Certainly, if you look at many of the topics [in the blog] — and some of them very sensitive topics — these are topics of American higher education and even international higher education. I don’t think hiding from them and waiting for something to happen is a particularly good strategy. I would rather be proactive, and I would rather be setting the stage — whether it’s entrepreneurship or focusing university resources on impactful topics or looking at access and affordability, not from the viewpoint of a tuition increase, but from the viewpoint of who’s not graduating, who’s taking on too much debt and why are they taking on too much debt, and why are they taking so long — and focusing on that as a particular issue.
I just feel comfortable with thinking that way. I’m hoping the people around me in this university also see it the same way. And I didn’t make it up myself — I listen to the people in this institution and issues around this country. So I feel good that these are good directions to go in, and it’s healthy to be talking about all these things out loud.
What advice would you give to presidents at other institutions facing those same issues, but perhaps not as proactively?

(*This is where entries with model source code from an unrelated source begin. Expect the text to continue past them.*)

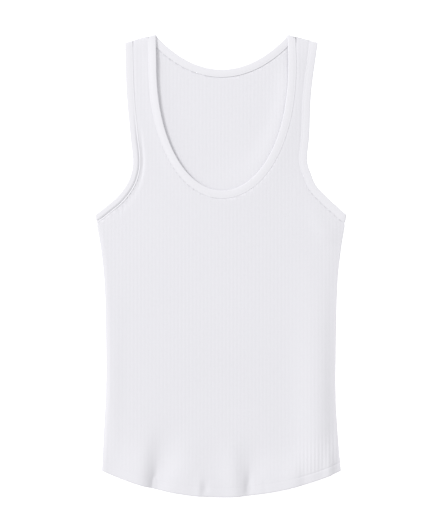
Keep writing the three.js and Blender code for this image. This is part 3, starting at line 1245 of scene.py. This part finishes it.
    def stitches(self, bindings: Sequence[Binding]) -> list[tuple[str, bpy.types.Object]]:
        """Makes the rows of stitches.

        Args:
            bindings: the bindings that carry stitches.

        Returns:
            For each row the node that it is sewn to, and its mesh.
        """
        made = []
        for binding in bindings:
            lines = []
            for (edge, seam), is_front in ((binding.front, True), (binding.back, False)):
                line = (edge + (seam - edge) * binding.stitch_share)[2:-2]
                if is_front:
                    level = self.drape.open_front(*line.T) + self.cut.binding_proud
                else:
                    level = np.full(len(line), self.cut.binding_wall)
                level = level + binding.crown(line, binding.stitch_share) - self.stitch_sunk
                lines.append(self.to_frame(*line.T, level))
            made.append((binding.node, StitchRow(binding.name + "_stitches").build(lines, self.thread)))
        x = np.linspace(-self.cut.side_seam[0].left + 2, self.cut.side_seam[0].right - 2, 220)
        lines = []
        for up in (self.cut.hem_depth - 0.7, self.cut.hem_depth - 5.0):
            height = self.cut.hem_height(x) + up
            lines.append(self.to_frame(x, height, self.front_outer(x, height) - self.hem_stitch_sunk))
        made.append(("front_panel", StitchRow("hem_stitches").build(lines, self.thread)))
        return made

    def build(self) -> None:
        """Makes every piece, hangs it under the root body, hides the imported parts that it replaces and
        logs its size.
        """
        panels = self.panels()
        bindings = self.bindings()
        stitches = self.stitches([binding for binding, _ in bindings])
        for node, piece in stitches:
            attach(piece, "root")
            LOG.info("%s: %d faces", piece.name, len(piece.data.polygons))
        length = (self.cut.length + self.cut.hem_depth) * MM
        sewn = {node: [piece for owner, piece in stitches if owner == node] for node, _ in stitches}
        for panel, piece, net in panels:
            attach(piece, "root")
            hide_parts(panel.node)
            below = ["back_rib_knit"] if panel.node == "front_panel" else ["floor"]
            sewn.get(panel.node, [])
            faces = len(piece.data.polygons)
            LOG.info("%s: %d faces, cut from %.4f square metres", piece.name, faces, net.area)
        for binding, piece in bindings:
            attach(piece, "root")
            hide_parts(binding.node)
            binding.length
            sewn.get(binding.node, [])
            LOG.info("%s: %d faces, %.3f m long", piece.name, len(piece.data.polygons), binding.length)


@dataclass
class Studio:
    """A pale floor, a soft key light from the upper left, a dim fill and a camera straight above."""

    floor_size: float = 6.0
    floor_glow: float = 0.4
    floor_gap: float = 0.0004
    key_power: float = 185.0
    key_place: tuple[float, float, float] = (-4.3, 2.6, 3.4)
    key_size: float = 1.7
    sky: float = 0.86
    view_height: float = 0.7335
    lens: float = 100.0
    sensor: float = 36.0

    def floor(self) -> None:
        """Lays the floor just under the cloth."""
        half = self.floor_size / 2
        corners = ((-half, -half), (half, -half), (half, half), (-half, half))
        points = np.array([(x, y, -self.floor_gap) for x, y in corners])
        made = mesh_object("floor", points, [(0, 1, 2, 3)])
        graph = Graph("floor_paint")
        graph.set(Base_Color=(0.97, 0.97, 0.97, 1.0), Roughness=0.9, Specular_IOR_Level=0.1)
        graph.set(Emission_Color=(1.0, 1.0, 1.0, 1.0), Emission_Strength=self.floor_glow)
        made.data.materials.append(graph.material)

    def light(self) -> None:
        """Sets the key light and the even light from all round."""
        data = bpy.data.lights.new("key", "AREA")
        data.shape, data.size, data.energy = "DISK", self.key_size, self.key_power
        lamp = bpy.data.objects.new("key", data)
        lamp.location = self.key_place
        lamp.rotation_euler = (-Vector(self.key_place)).to_track_quat("-Z", "Y").to_euler()
        bpy.context.scene.collection.objects.link(lamp)
        world = bpy.data.worlds.new("even_light")
        world.use_nodes = True
        world.node_tree.nodes["Background"].inputs["Color"].default_value = (1.0, 1.0, 1.0, 1.0)
        world.node_tree.nodes["Background"].inputs["Strength"].default_value = self.sky
        bpy.context.scene.world = world
        bpy.context.scene.view_settings.view_transform = "Standard"

    def camera(self) -> None:
        """Hangs the camera over the middle of the garment, looking straight down."""
        data = bpy.data.cameras.new("camera")
        data.lens, data.sensor_width = self.lens, self.sensor
        made = bpy.data.objects.new("camera", data)
        distance = self.view_height * self.lens / self.sensor
        made.location = (-0.0003, 0.0007, distance)
        bpy.context.scene.collection.objects.link(made)
        bpy.context.scene.camera = made


def main() -> None:
    """Builds the stage, the camera and the garment."""
    logging.basicConfig(level=logging.INFO, format="%(name)s: %(message)s")
    studio = Studio()
    studio.floor()
    studio.light()
    studio.camera()
    TankTop().build()


if __name__ == "__main__":
    main()
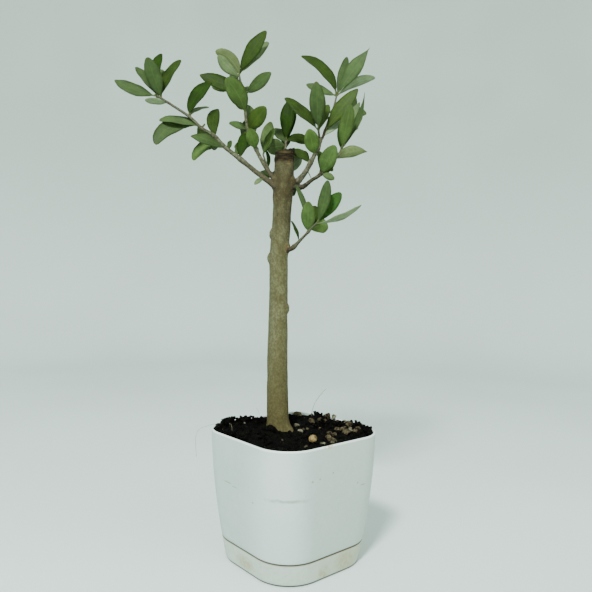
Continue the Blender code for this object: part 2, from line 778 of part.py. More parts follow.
def draw_spurs(name, chance, trees, screens):
    """The spurs of one mass: each is its start, its end and its leaves."""
    shoot, first, last, _ = MASSES[name]
    spurs = []
    for _ in range(SPURS_TRIED):
        place = chance.uniform(first + SPUR_FROM * (last - first), last)
        start = shoot_at(SHOOTS[shoot], place)
        bearing = chance.uniform(0, 360)
        aim = direction_of(bearing, chance.uniform(*SPUR_LEANS))
        end = start + aim * chance.uniform(*SPUR_LENGTH) * MM
        free = fits(name, twig(start.lerp(end, FREE_FROM), end, SPARE_DIAMETERS), trees, screens)
        if free is None:
            continue
        leaves = []
        grown = [free]
        for _ in range(SPUR_LEAVES_TRIED):
            length = chance.uniform(*BACK_LEAF_LENGTH)
            leaf = (place, chance.uniform(0, 360), chance.uniform(*BACK_LEAF_LEANS), length,
                    length * BACK_LEAF_SHAPE, chance.uniform(*BACK_LEAF_TURNS))
            space = blade(end - aim * SPUR_SINK * len(leaves), leaf, FREE_CUTS, SPARE_THICKNESS)
            tree = fits(name, space, trees + grown[1:], screens)
            if tree is not None:
                leaves.append(leaf)
                grown.append(tree)
            if len(leaves) == SPUR_LEAVES_MOST:
                break
        if leaves:
            spurs.append((start, end, leaves))
            trees += grown
        if len(spurs) == SPURS_MOST:
            break
    return spurs


def leaf_root(shoot, leaf):
    """Where the leaf's stalk starts, at the middle of the stem."""
    return shoot_at(SHOOTS[shoot], leaf[0])


def make_mass(name, spurs, collection, material):
    """A mass of foliage: its own stem, with the leaves and the spurs fused on."""
    shoot, start, end, leaves = MASSES[name]
    lead = 0.0 if shoot in ("inner", "back") else GAP
    stem = make_limb(name, shoot, start, end, collection, material, lead=lead)
    if lead == 0.0:
        cut_away(stem, make_trunk("clearance", collection, material, margin=GAP))
    helpers = new_collection(name + "_leaves", hidden=True)
    for leaf in leaves:
        shape = blade(leaf_root(shoot, leaf), leaf, LEAF_CUTS, LEAF_THICKNESS)
        add_mesh("leaf", shape, helpers, material)
    for spur_start, spur_end, back_leaves in spurs:
        add_mesh("spur", twig(spur_start, spur_end, SPUR_DIAMETERS), helpers, material)
        aim = (spur_end - spur_start).normalized()
        for count, leaf in enumerate(back_leaves):
            shape = blade(spur_end - aim * SPUR_SINK * count, leaf, BACK_LEAF_CUTS, LEAF_THICKNESS)
            add_mesh("leaf", shape, helpers, material)
    fuse(stem, helpers)
    return stem


def make_bough(shoot, end, collection, material):
    """A bough from the trunk's bark to where it enters its mass of foliage."""
    bough = make_limb("bough_" + shoot, shoot, 0.0, end, collection, material)
    cut_away(bough, make_trunk("clearance", collection, material, margin=GAP))
    return bough


def main():
    clear_scene()
    plant = new_collection("olive_bonsai")
    white = new_material("white_plastic", (0.66, 0.70, 0.67), 0.42)
    tray_white = new_material("tray_plastic", (0.62, 0.65, 0.58), 0.45)
    earth = new_material("potting_soil", (0.018, 0.014, 0.011), 0.95)
    bark = new_material("olive_bark", (0.19, 0.16, 0.10), 0.85)
    young_bark = new_material("young_bark", (0.27, 0.25, 0.17), 0.8)
    green = new_material("olive_leaf", (0.12, 0.22, 0.07), 0.55)
    make_tray(plant, tray_white)
    make_pot(plant, white)
    make_soil(plant, earth)
    limbs = [make_trunk("trunk", plant, bark)]
    for shoot, end in BOUGHS.items():
        limbs.append(make_bough(shoot, end, plant, young_bark))
    screens = listed_trees(limbs, plant, green)
    trees = list(screens)
    chance = random.Random(SPUR_SEED)
    spurs = {name: draw_spurs(name, chance, trees, screens) for name in MASSES}
    for name in MASSES:
        make_mass(name, spurs[name], plant, green)


main()
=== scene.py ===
"""Looks of a young olive grown as a bonsai, in its square white plastic pot on a water tray: fine
bark, leaves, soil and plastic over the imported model. Metres, +Z up, the front towards -Y."""

import json
import math
import random

import bmesh
import bpy
from mathutils import Matrix, Vector, noise
from mathutils.bvhtree import BVHTree

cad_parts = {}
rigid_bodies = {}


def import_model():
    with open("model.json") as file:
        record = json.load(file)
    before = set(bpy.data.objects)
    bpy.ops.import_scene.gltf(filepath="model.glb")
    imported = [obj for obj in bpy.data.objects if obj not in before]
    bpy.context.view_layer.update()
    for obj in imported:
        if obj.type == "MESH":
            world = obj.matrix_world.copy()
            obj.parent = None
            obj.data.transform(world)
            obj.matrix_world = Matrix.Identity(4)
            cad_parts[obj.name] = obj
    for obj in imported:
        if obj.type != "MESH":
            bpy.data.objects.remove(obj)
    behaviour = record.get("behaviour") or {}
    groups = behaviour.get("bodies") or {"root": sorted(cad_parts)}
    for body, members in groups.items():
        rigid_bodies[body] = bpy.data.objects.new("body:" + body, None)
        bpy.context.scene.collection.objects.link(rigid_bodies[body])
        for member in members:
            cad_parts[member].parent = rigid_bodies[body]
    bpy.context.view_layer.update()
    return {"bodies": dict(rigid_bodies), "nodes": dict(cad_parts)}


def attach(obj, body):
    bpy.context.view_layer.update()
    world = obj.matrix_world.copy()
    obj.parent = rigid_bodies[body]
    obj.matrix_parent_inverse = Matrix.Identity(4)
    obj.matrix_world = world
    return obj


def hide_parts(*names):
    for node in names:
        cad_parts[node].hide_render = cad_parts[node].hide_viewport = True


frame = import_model()

MM = 0.001
GAP = 0.3 * MM

# Pot and water tray, as in the model: a rounded square that narrows towards its foot
POT_HEIGHT = 103.0 * MM
RIM_HALF_SIDE = 55.0 * MM
FOOT_HALF_SIDE = 46.8 * MM
RIM_CORNER = 27.3 * MM
FOOT_CORNER = 30.0 * MM
SIDE_SWELL = 1.8
FINE_INSET = 0.12 * MM
POT_TURN = math.radians(39.9)
POT_WALL = 1.6 * MM
TRAY_HEIGHT = 17.4 * MM
TRAY_WALL = 1.8 * MM
TRAY_GROOVE = 0.6 * MM
TRAY_FIT = 0.4 * MM
CORNER_STEPS = 14
LIP_ROUNDING = 0.75 * MM
LIP_ANGLES = (0, 30, 60, 90)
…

BARRON: In my opinion, even if you think you’re good at it, we all fail on communication. It’s never what it needs to be. But taking a serious look at how it is you’re communicating and how you think you can improve it will pay off for just about anybody. Sometimes that’s not so easy. There are many, many times, even with my alumni, that I’ve tackled difficult issues, but by explaining why I’m in a position that I am, I have an awful lot more people who sit there and say, “OK, I may not agree with you, but I get it.” I’m far from perfect in this space, and there are many times I kick myself and go, “Why didn’t I communicate that?” But the first thing that I see in an administrative review that people fall down on is communication, and it pays you back the more you do.